When you add a new lead. An introduction comes in by email. If getting that person into the CRM as a prospect takes five minutes of manual data entry, it's easy to let it slip or half-do it. Leads that don't get properly logged tend to fall through.

These aren't disaster scenarios. They're the kind of low-level friction that accumulates across a firm and quietly eats into capacity.

Consumer Duty and the evidencing question

There's a compliance dimension here that's worth naming, even if it's not the main reason to fix the problem.

Consumer Duty asks firms to demonstrate that they're acting in clients' best interests and achieving good outcomes. That's not just about the advice itself. It's about being able to show your working. What did the client ask for? What did you tell them? What happened next?

Email is where a lot of that story lives. If those conversations aren't captured in the client record, evidencing the outcome becomes harder than it needs to be. You're not necessarily doing anything wrong. But if you ever needed to reconstruct a timeline, you'd be pulling threads from two different systems.

Complete correspondence records don't guarantee good outcomes, and this isn't legal advice. But from a practical standpoint, firms that maintain thorough records tend to find regulatory interactions less stressful.
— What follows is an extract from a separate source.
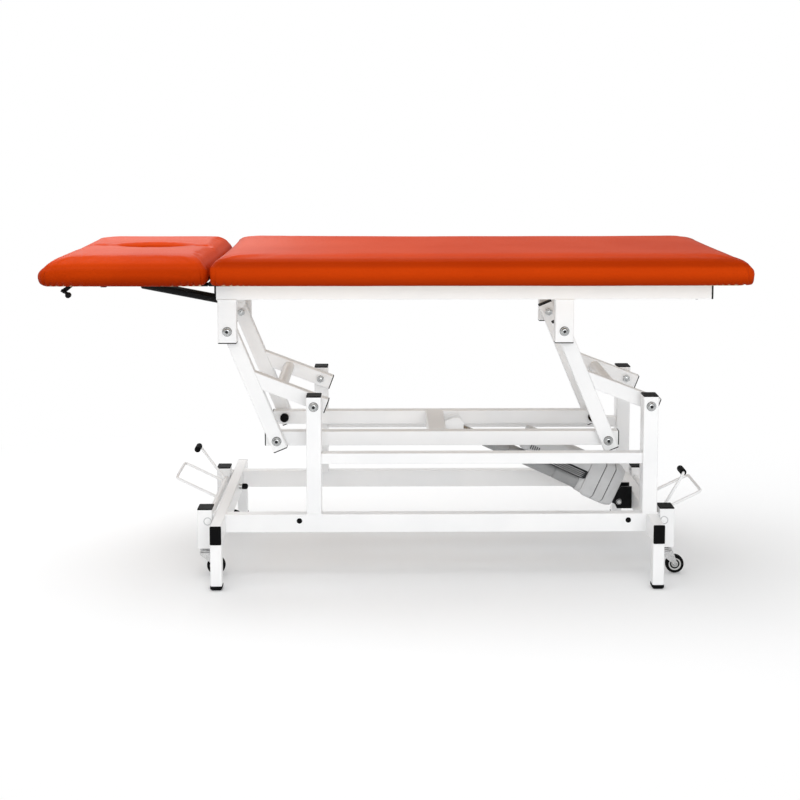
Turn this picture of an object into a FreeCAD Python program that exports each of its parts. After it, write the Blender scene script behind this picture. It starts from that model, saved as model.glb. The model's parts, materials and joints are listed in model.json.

The evidence is already there.

It's one more reason why the gap between inbox and CRM is worth closing, and why it's not purely an admin inconvenience.

Making correspondence capture easier

The most sustainable fix is reducing the effort required to log correspondence in the moment, rather than asking advisers to batch-update the CRM at the end of the day (when they rarely do).

That means integrating email and CRM more directly. When an email comes in from a known contact, the system should recognise them automatically. Adding that exchange to the client record should take a few seconds, not a few minutes. And when a new enquiry arrives by email, converting that into a lead without re-entering information from scratch should be straightforward.

Glimzer's Outlook integration does exactly this. When you're in your inbox, the add-in detects who you're corresponding with, matches them to the relevant contact in Glimzer, and lets you add the correspondence to the record without leaving Outlook. New leads from email threads can be created the same way. We're continuing to build out the functionality, and there's more on the way. But the principle behind it is simple: the less effort correspondence capture requires, the more complete your records will be.

The compounding value of complete records

A CRM is only as useful as what's in it. Advisers often find that after a few months of consistent logging, the quality of their client reviews improves, handovers get easier, and they spend less time digging through email threads before calls. The data compounds.

Getting there requires removing the friction at the point of capture. Email is where most client interaction happens, so it makes sense to start there.

If you're finding that your CRM and your inbox are effectively running as two separate systems, it's worth looking at how to close that gap. The time saved might be small per interaction, but across a year, across a firm, it adds up.

Frequently asked questions

Do IFA firms need to keep records of client emails?

FCA rules require firms to maintain adequate records of client interactions and the basis for advice given. Email is one of the main channels through which client instructions, queries, and decisions are communicated, so in practice, yes. Correspondence that relates to advice or client instructions should be retained. Retention requirements vary depending on the type of business and the nature of the records, so if you're unsure what applies to your firm, your compliance officer or a regulatory consultant is the right person to ask.

What does Consumer Duty say about keeping correspondence records?

Consumer Duty doesn't prescribe exactly how firms should store correspondence, but it does require firms to demonstrate that they're delivering good outcomes for clients. That means being able to show what a client was told, what they asked for, and how the firm responded. Email is often where that evidence lives. Firms that can easily pull together a clear client history,across both advice and correspondence,are in a stronger position if they're ever asked to demonstrate their approach to a client outcome.

What's the difference between storing emails and logging them in a CRM?

Storing emails means they exist somewhere, usually in your email client. Logging them in a CRM means they're attached to a client record, visible to anyone who works on that account, and part of a wider picture that includes reviews, tasks, and advice history. Stored emails answer the question 'did this happen?' Logged correspondence answers the question 'what's the full story of this client relationship?' The two aren't interchangeable, especially when colleagues need to pick up a case or when you're preparing for a review.

How does an Outlook CRM integration work for financial advisers?

An Outlook CRM integration sits inside your email client as an add-in. When you open an email, it recognises the sender and matches them to the relevant contact in your CRM. You can then add that email to the client's record directly, without switching between applications. Some integrations, including Glimzer's, also let you create new CRM contacts or leads from within Outlook, which is useful when a new enquiry or referral comes in by email and you want to capture it straight away.

Can I add new leads to my CRM from email?

Yes, if your CRM has an email integration that supports it. With Glimzer's Outlook add-in, when you receive an email from someone who isn't yet in the system, you can create a new lead record directly from the email thread. That includes pulling in their contact details without re-entering them manually. It removes a step that often causes leads to get logged late or not at all.